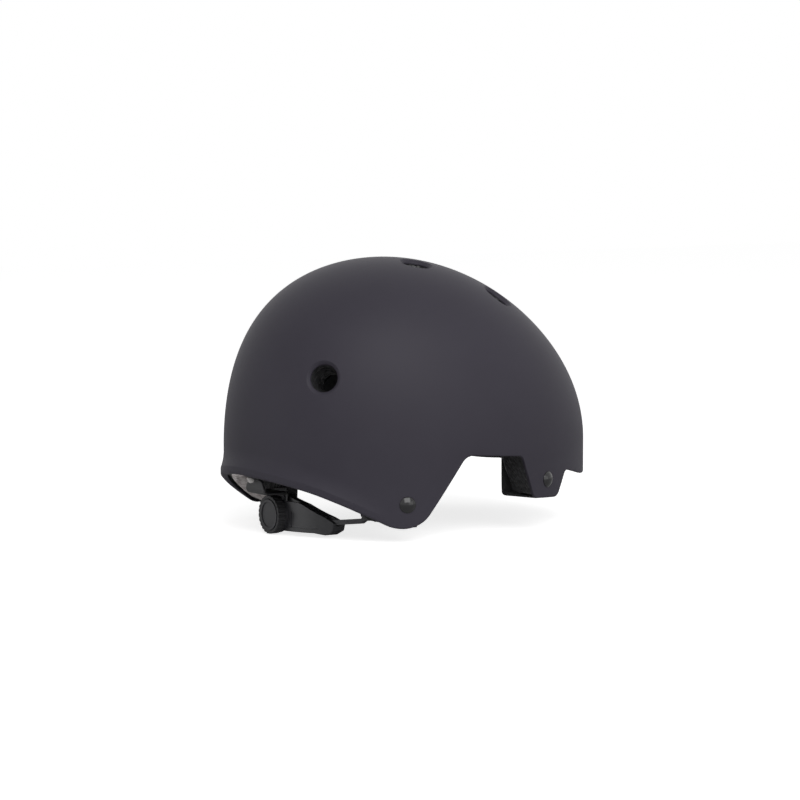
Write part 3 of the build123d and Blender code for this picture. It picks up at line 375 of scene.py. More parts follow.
def lat_at(inset, turn, height):
    """Latitude at which a dome has a height below the crown."""
    share = (height + RISE) / (RISE - inset)
    lat = np.clip(share, -1.0, 1.2)
    for _ in range(6):
        swell = fullness(turn, np.clip(lat, 0.0, pi / 2))
        lat = np.where(share > 0, np.arcsin(np.clip(share / swell, -1.0, 1.0)), share)
    return lat


# Rim line in side view: corners with their roundings, as (y, drop, radius)
RIM = [
    (165.0, 134.0, 0.0), (114.0, 155.6, 120.0), (58.0, 186.2, 21.0), (20.6, 131.0, 10.0),
    (-26.6, 134.3, 5.0), (-38.5, 164.6, 4.5), (-64.5, 166.0, 6.5), (-75.4, 147.9, 5.0),
    (-110.0, 156.0, 60.0), (-165.0, 149.0, 0.0),
]


def rounded(corners, steps=14):
    """Corners (x, y, radius) as a line with each corner turned into an arc."""
    line = [np.array(corners[0][:2])]
    for before, here, after in zip(corners, corners[1:], corners[2:]):
        point = np.array(here[:2])
        to_a, to_b = np.array(before[:2]) - point, np.array(after[:2]) - point
        to_a, to_b = to_a / np.linalg.norm(to_a), to_b / np.linalg.norm(to_b)
        half = np.arccos(np.clip(to_a @ to_b, -1, 1)) / 2
        middle = (to_a + to_b) / np.linalg.norm(to_a + to_b)
        centre = point + middle * here[2] / sin(half)
        start = point + to_a * here[2] / tan(half) - centre
        turn = pi - 2 * half
        turn *= np.sign(to_b[0] * to_a[1] - to_b[1] * to_a[0]) or 1
        for i in range(steps + 1):
            a = turn * i / steps
            x, y = start[0] * cos(a) - start[1] * sin(a), start[0] * sin(a) + start[1] * cos(a)
            line.append(centre + np.array((x, y)))
    line.append(np.array(corners[-1][:2]))
    return np.array(line)


rim_line = rounded([(y, -drop, r) for y, drop, r in RIM])
rim_line = rim_line[np.argsort(rim_line[:, 0])]


def rim_height(y):
    """Height of the rim line at a distance behind mid length."""
    return np.interp(y, rim_line[:, 0], rim_line[:, 1])


def rim_lat(inset, turn, high):
    """Latitude of the wall at a height above the rim line."""
    lat = np.zeros_like(turn)
    for _ in range(6):
        lat = lat_at(inset, turn, rim_height(dome(inset, turn, lat)[..., 1]) + high)
    return lat


def piece(name, points, faces, look, body="helmet", uv=None):
    """Mesh object from points in millimetres from the crown."""
    mesh = bpy.data.meshes.new(name)
    places = ((np.asarray(points) + ORIGIN) / 1000.0).tolist()
    mesh.from_pydata(places, [], [list(map(int, f)) for f in faces])
    mesh.materials.append(look.material)
    mesh.shade_smooth()
    if uv is not None:
        layer = mesh.uv_layers.new(name="threads")
        loops = np.empty(len(mesh.loops), dtype=np.int32)
        mesh.loops.foreach_get("vertex_index", loops)
        layer.data.foreach_set("uv", (np.asarray(uv)[loops] / 1000.0).ravel())
    made = bpy.data.objects.new(name, mesh)
    bpy.context.scene.collection.objects.link(made)
    if body:
        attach(made, body)
    return made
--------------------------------
### Requirements
Exactly reproduce every line of the data above.

### Solution
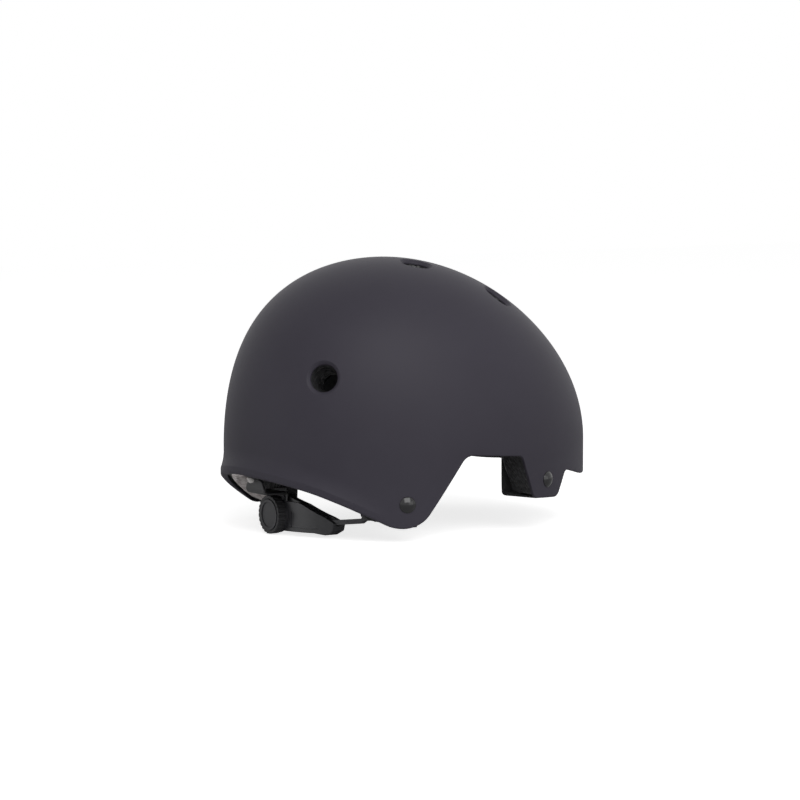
Write part 3 of the build123d and Blender code for this picture. It picks up at line 375 of scene.py. More parts follow.
def lat_at(inset, turn, height):
    """Latitude at which a dome has a height below the crown."""
    share = (height + RISE) / (RISE - inset)
    lat = np.clip(share, -1.0, 1.2)
    for _ in range(6):
        swell = fullness(turn, np.clip(lat, 0.0, pi / 2))
        lat = np.where(share > 0, np.arcsin(np.clip(share / swell, -1.0, 1.0)), share)
    return lat


# Rim line in side view: corners with their roundings, as (y, drop, radius)
RIM = [
    (165.0, 134.0, 0.0), (114.0, 155.6, 120.0), (58.0, 186.2, 21.0), (20.6, 131.0, 10.0),
    (-26.6, 134.3, 5.0), (-38.5, 164.6, 4.5), (-64.5, 166.0, 6.5), (-75.4, 147.9, 5.0),
    (-110.0, 156.0, 60.0), (-165.0, 149.0, 0.0),
]


def rounded(corners, steps=14):
    """Corners (x, y, radius) as a line with each corner turned into an arc."""
    line = [np.array(corners[0][:2])]
    for before, here, after in zip(corners, corners[1:], corners[2:]):
        point = np.array(here[:2])
        to_a, to_b = np.array(before[:2]) - point, np.array(after[:2]) - point
        to_a, to_b = to_a / np.linalg.norm(to_a), to_b / np.linalg.norm(to_b)
        half = np.arccos(np.clip(to_a @ to_b, -1, 1)) / 2
        middle = (to_a + to_b) / np.linalg.norm(to_a + to_b)
        centre = point + middle * here[2] / sin(half)
        start = point + to_a * here[2] / tan(half) - centre
        turn = pi - 2 * half
        turn *= np.sign(to_b[0] * to_a[1] - to_b[1] * to_a[0]) or 1
        for i in range(steps + 1):
            a = turn * i / steps
            x, y = start[0] * cos(a) - start[1] * sin(a), start[0] * sin(a) + start[1] * cos(a)
            line.append(centre + np.array((x, y)))
    line.append(np.array(corners[-1][:2]))
    return np.array(line)


rim_line = rounded([(y, -drop, r) for y, drop, r in RIM])
rim_line = rim_line[np.argsort(rim_line[:, 0])]


def rim_height(y):
    """Height of the rim line at a distance behind mid length."""
    return np.interp(y, rim_line[:, 0], rim_line[:, 1])


def rim_lat(inset, turn, high):
    """Latitude of the wall at a height above the rim line."""
    lat = np.zeros_like(turn)
    for _ in range(6):
        lat = lat_at(inset, turn, rim_height(dome(inset, turn, lat)[..., 1]) + high)
    return lat


def piece(name, points, faces, look, body="helmet", uv=None):
    """Mesh object from points in millimetres from the crown."""
    mesh = bpy.data.meshes.new(name)
    places = ((np.asarray(points) + ORIGIN) / 1000.0).tolist()
    mesh.from_pydata(places, [], [list(map(int, f)) for f in faces])
    mesh.materials.append(look.material)
    mesh.shade_smooth()
    if uv is not None:
        layer = mesh.uv_layers.new(name="threads")
        loops = np.empty(len(mesh.loops), dtype=np.int32)
        mesh.loops.foreach_get("vertex_index", loops)
        layer.data.foreach_set("uv", (np.asarray(uv)[loops] / 1000.0).ravel())
    made = bpy.data.objects.new(name, mesh)
    bpy.context.scene.collection.objects.link(made)
    if body:
        attach(made, body)
    return made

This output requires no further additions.